How does that make the industry safer?


Well, let's say that Facebook is using other company's code with a similar patent grant. Then Facebook can't go on the warpath in the first place.

I understand there might be a chicken-and-egg problem here. But the final outcome seems optimal with this license. And someone has to go first.


But is there evidence that Facebook is willing to use other companies' code under similar grant?


Are you be able to use BSD licensed code without additional patents grants?


I'm not very familiar with the specific details of software licencing, can someone explain this situation to me?


Thanks for bringing this up. I'm now waiting to hear from our lawyers to know if we should avoid using this.


I'm quite a noob concerning law stuff, can you please provide a little explanation about its patent? Thank you for your attention.

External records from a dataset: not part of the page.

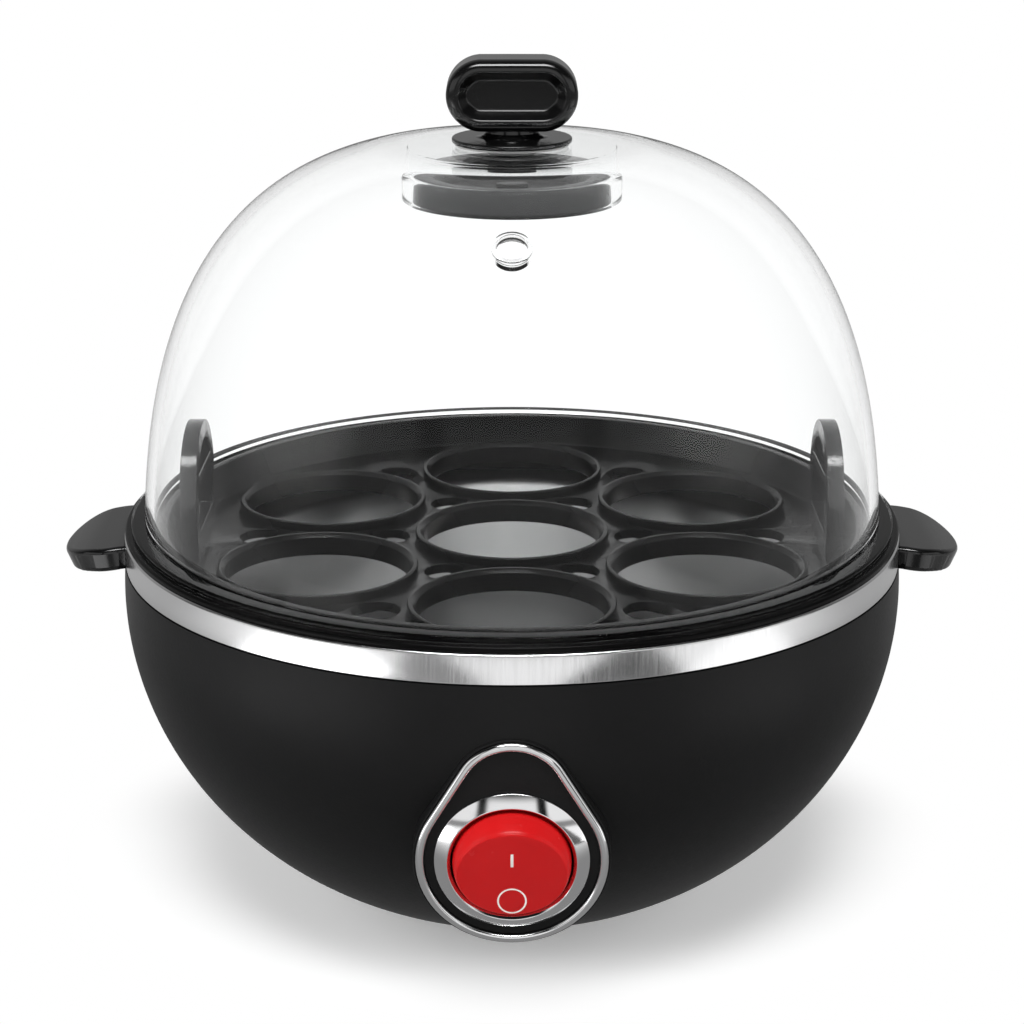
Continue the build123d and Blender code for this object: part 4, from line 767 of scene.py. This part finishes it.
card("left_bright_card", -58, 0.17, 0.5, 0.18, 2.6)
card("left_dark_card", -24, 0.15, 0.6, 0.09, 0.25)
card("right_dark_card", 34, 0.15, 0.6, 0.11, 0.1)
card("right_bright_card", 70, 0.16, 0.55, 0.12, 1.4)

# White surroundings where they are seen, dim as light, and in reflections a belt with two streaks
world = bpy.data.worlds.new("surroundings")
bpy.context.scene.world = world
world.use_nodes = True
around = Nodes(world.node_tree)
direct, through, glossy = (around.node("LightPath", {}, {}, "Is %s Ray" % name) for name in RAYS)
way = around.node("TexCoord", {}, {}, "Generated")
sideways, toward, upward = (around.node("SeparateXYZ", {}, {"Vector": way}, axis) for axis in "XYZ")
belt = upward.between(-0.04, 0.04) * upward.between(0.3, 0.5, 1.0, 0.0) * toward.between(-0.1, 0.1, 1.0, 0.0)
streaks = (sideways.math("ABSOLUTE") - 0.41).math("ABSOLUTE").between(0.03, 0.1)
behind = toward.between(0.0, 0.75, 0.2, 1.0)
light = 0.2 + glossy * (behind * 0.4 - 0.27 + belt * streaks * 0.9)
background = world.node_tree.nodes["Background"]
around.feed(background.inputs["Color"], (1, 1, 1, 1))
around.feed(background.inputs["Strength"], direct.math("MAXIMUM", through).math("MAXIMUM", light))


def softbox(name, place, aim, size, power, mirrored=False):
    """A rectangular lamp that points at a place and fades towards its edges."""
    bpy.ops.object.light_add(type="AREA", location=place)
    lamp = bpy.context.object
    lamp.name = name
    lamp.data.shape = "RECTANGLE"
    lamp.data.size, lamp.data.size_y = size
    lamp.data.energy = power
    lamp.rotation_euler = (Vector(aim) - Vector(place)).to_track_quat("-Z", "Y").to_euler()
    lamp.visible_glossy = mirrored
    lamp.data.use_nodes = True
    fade = Nodes(lamp.data.node_tree)
    spot = fade.node("NewGeometry", {}, {}, "Parametric")
    across = fade.node("SeparateXYZ", {}, {"Vector": spot}, "X")
    along = fade.node("SeparateXYZ", {}, {"Vector": spot}, "Y")
    strength = (across * (1 - across)) * (along * (1 - along)) * 36.0
    fade.feed(lamp.data.node_tree.nodes["Emission"].inputs["Strength"], strength)


softbox("left_softbox", (-1.2, -0.35, 0.6), (0, 0, 0.08), (1.2, 1.4), 12)
softbox("right_softbox", (1.2, -0.35, 0.6), (0, 0, 0.08), (1.2, 1.4), 8)
softbox("top_softbox", (0, -0.55, 1.15), (0, 0, 0.1), (1.0, 0.4), 12, mirrored=True)

bpy.context.scene.view_settings.view_transform = "Standard"
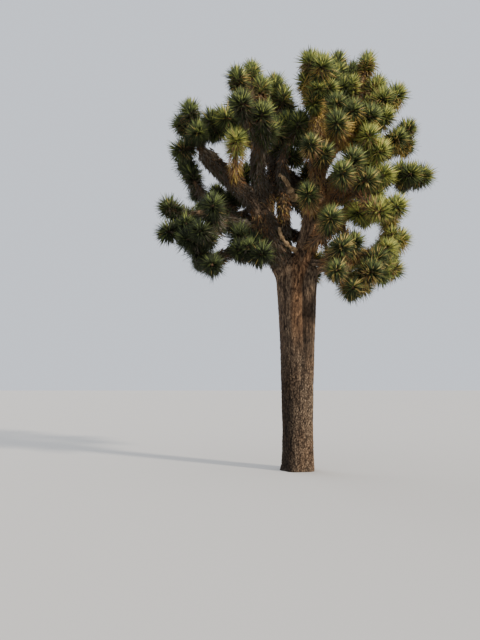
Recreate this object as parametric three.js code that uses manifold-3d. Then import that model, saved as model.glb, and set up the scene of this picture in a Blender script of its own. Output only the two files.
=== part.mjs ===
import * as THREE from "three";
import Module from "manifold-3d";

const wasm = await Module();
wasm.setup();

// A joshua tree, in millimetres. +Z is up, -Y faces the viewer, and the origin is the middle of the
// flat cut at the foot of the trunk. A bough's line is a curve from its parent limb to its tip. A mass
// of foliage is a stem that forks into twigs, each ending in one rosette of dagger leaves.

// The gap left between a limb and whatever grows from it or passes beside it.
const CLEARANCE = 0.35;

// Trunk: the line from the cut to the fork, then radius by height, root flare, the fold between the
// two stems that have grown together in its upper half, and how much less deep than wide it is where
// the leaders part.
const TRUNK_FOOT = [0, 0, 0];
const TRUNK_TIP = [10, 0, 3330];
const TRUNK_SIDES = 20;
const TRUNK_STEPS = 16;
const TRUNK_REACH = 320;
const TRUNK_RADII = [
  [0, 285],
  [70, 268],
  [240, 255],
  [700, 248],
  [1400, 264],
  [2100, 288],
  [2650, 314],
  [2900, 330],
  [3120, 347],
  [3290, 360],
  [3380, 310],
  [3450, 220],
  [3490, 95],
];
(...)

> Full disclosure: I work at Google,

Good for you buddy.


Don't be sad, you will use Angular 2.x when will come out.


Well, potentially, if Angular 2.x adopts the virtual DOM like React , Angular directives could be used in native Apps,just like React Native. There is no reason why it can be done.Any framework that isn't tightly coupled with the DOM can be "ported" to plateforms outside the browser.


If they're serious about open source, they should just Unlicense it.